Diabetics and carbs. A connection?
A new Canadian study finds that a large proportion of diabetics with type 1 diabetes face difficulties in the management of their disease, specifically when it comes to carbohydrate counting, a result which shows a need for better health education strategies and tools for diabetics.
Managing type 1 diabetes, previously known as juvenile diabetes or insulin-dependent diabetes, is a lifelong practice. Along with daily insulin injections, there’s the constant monitoring of blood sugar levels, which can change unpredictably depending not just on food intake but on level of physical activity, stress, hormonal changes and other factors. The currently recommended treatment, called intensive insulin therapy, requires careful glycemic control in order to avoid dosing with too much or too little insulin (resulting in hyper- or hypoglycemia respectively).
Through intensive insulin therapy and the tight control of blood sugar levels, diabetics give themselves the best chance at preventing long-term diabetes complications. But remaining vigilant is a challenge, especially when it comes to carbohydrate counting, a practice which involves, along with a heap of discipline, a well-developed knowledge base concerning the carb content of most foods and an understanding of how carbohydrates interact with other nutrients such as fat, proteins and fibres, interactions which can affect blood sugar.
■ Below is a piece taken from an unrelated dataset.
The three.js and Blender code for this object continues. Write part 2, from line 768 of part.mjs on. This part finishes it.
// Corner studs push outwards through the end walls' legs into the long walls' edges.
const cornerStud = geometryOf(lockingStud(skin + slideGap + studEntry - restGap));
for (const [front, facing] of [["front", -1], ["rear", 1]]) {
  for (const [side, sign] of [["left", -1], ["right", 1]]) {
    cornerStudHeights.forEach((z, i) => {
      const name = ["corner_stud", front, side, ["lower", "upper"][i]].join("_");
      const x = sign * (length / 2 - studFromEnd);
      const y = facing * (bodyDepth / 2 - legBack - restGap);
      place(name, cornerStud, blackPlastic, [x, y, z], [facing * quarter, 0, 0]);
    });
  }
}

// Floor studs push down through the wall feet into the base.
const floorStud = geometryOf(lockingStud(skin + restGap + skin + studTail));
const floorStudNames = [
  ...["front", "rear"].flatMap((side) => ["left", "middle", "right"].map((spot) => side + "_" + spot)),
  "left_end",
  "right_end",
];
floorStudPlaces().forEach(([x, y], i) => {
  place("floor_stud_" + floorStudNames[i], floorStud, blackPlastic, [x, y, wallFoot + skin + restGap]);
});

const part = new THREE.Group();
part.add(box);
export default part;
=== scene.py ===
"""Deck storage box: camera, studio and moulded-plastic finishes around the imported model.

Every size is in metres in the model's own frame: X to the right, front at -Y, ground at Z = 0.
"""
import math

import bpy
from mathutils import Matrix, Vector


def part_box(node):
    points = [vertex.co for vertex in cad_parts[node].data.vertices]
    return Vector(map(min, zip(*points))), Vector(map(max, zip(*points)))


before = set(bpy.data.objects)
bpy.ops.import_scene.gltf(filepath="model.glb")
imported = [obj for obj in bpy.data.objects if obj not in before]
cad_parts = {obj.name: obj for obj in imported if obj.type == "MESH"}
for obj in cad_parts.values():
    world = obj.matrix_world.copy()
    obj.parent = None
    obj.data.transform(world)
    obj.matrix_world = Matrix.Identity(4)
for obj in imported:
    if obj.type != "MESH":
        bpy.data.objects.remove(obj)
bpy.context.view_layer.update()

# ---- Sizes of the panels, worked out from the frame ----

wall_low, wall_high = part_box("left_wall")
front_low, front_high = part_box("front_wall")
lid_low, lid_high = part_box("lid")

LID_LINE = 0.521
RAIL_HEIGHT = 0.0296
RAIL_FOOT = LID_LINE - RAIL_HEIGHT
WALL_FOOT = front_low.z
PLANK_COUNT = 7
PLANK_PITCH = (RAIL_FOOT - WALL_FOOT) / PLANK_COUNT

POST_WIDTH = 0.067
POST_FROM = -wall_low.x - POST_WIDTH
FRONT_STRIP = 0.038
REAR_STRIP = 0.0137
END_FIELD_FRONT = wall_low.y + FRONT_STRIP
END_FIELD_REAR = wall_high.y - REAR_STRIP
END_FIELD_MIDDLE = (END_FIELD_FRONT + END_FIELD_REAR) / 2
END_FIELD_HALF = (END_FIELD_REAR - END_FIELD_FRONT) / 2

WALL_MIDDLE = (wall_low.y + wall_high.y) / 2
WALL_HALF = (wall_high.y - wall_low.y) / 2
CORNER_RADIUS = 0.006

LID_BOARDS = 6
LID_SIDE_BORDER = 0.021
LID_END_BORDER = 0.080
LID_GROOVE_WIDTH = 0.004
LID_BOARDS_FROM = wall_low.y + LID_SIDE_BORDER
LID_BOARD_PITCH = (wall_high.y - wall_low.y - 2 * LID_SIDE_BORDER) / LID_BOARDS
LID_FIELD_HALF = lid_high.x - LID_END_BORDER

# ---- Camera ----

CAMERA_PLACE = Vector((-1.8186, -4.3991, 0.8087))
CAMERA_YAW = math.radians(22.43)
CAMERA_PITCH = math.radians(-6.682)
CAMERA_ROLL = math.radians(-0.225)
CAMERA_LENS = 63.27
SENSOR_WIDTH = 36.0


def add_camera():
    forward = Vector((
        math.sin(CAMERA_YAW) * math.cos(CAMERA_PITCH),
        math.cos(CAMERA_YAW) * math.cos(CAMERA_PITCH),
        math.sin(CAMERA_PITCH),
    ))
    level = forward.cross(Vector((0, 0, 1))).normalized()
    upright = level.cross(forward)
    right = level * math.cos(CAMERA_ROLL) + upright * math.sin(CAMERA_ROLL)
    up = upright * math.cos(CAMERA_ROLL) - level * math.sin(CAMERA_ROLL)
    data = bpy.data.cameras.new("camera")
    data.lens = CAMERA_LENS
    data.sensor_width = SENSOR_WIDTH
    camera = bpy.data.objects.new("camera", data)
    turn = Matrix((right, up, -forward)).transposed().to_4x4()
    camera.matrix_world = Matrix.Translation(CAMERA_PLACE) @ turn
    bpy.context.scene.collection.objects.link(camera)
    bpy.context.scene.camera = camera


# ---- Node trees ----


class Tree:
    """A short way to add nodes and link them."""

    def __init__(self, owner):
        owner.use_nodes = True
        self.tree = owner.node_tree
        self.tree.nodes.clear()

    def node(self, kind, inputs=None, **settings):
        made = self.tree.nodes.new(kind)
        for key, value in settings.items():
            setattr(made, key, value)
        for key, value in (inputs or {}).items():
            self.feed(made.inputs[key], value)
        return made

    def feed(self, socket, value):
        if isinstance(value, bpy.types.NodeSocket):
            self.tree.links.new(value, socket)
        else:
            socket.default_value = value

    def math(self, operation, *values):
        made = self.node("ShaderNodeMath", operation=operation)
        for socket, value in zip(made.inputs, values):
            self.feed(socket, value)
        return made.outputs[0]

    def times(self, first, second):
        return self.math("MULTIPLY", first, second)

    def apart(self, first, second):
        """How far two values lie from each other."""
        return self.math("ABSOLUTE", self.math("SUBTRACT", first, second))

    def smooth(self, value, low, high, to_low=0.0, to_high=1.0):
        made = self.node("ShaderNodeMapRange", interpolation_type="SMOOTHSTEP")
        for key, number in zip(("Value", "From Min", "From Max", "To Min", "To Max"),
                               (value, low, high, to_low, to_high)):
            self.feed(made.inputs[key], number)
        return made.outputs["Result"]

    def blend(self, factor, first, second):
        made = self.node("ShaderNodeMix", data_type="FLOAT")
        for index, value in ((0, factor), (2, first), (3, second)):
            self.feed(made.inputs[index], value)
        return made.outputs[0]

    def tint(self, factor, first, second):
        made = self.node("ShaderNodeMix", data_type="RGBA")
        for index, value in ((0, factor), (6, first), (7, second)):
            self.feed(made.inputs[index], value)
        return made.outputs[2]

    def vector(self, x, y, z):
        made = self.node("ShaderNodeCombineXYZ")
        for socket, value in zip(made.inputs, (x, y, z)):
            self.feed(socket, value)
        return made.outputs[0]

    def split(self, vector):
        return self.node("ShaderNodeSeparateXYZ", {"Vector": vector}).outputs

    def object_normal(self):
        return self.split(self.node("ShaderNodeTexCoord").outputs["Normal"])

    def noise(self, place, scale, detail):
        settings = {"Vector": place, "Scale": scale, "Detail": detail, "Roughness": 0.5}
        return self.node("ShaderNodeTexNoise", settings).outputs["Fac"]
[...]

“Carbohydrate counting (CC) requires a certain knowledge, discipline and precision which implicates identifying carbohydrate containing foods, estimating portion sizes and reading nutrition labels of packaged products,” say the authors of a new study from L’Institut de Recherches Cliniques de Montréal.
The authors point out, for example, that in previous studies, type 1 diabetics were found on average to be 15 grams of carbs per meal off in terms of their estimations, representing 20 per cent of meal content.
Thus, it’s imperative to better understand the strengths and shortcomings in diabetics’ ability to count carbs with a degree of accuracy. To that end, the researchers undertook what was the first study to examine specific difficulties that type 1 diabetics encounter.
Through a survey of 180 adult type 1 diabetics, they found that while a large proportion (78 per cent) reported feeling confident in carb counting, upon further questioning about specific scenarios, many revealed real difficulties. For instance, 43 per cent of those surveyed said that they did not feel able to correctly apply CC when eating out with friends and almost two-thirds (62 per cent) admitted to finding it difficult to give the right amount of insulin with certain types of meals —fat-rich meals like fast foods or protein-rich meals like large servings of meat.
Even more revealing was the finding that a larger proportion of participants with a lower level of eduction (less than a university degree) and a history of depression reported not feeling confident in applying CC.
The results show the need for more education on carb counting for diabetics and especially for education targeted at specific groups within the community of diabetics, say the researchers. “Identifying specific difficulties and needs from patients would be helpful to improve clinicians’ teaching strategies and develop appropriate tools to improve, simplify and facilitate CC,” say the study’s authors.
The new research is published in the journal Diabetes Research and Clinical Practice.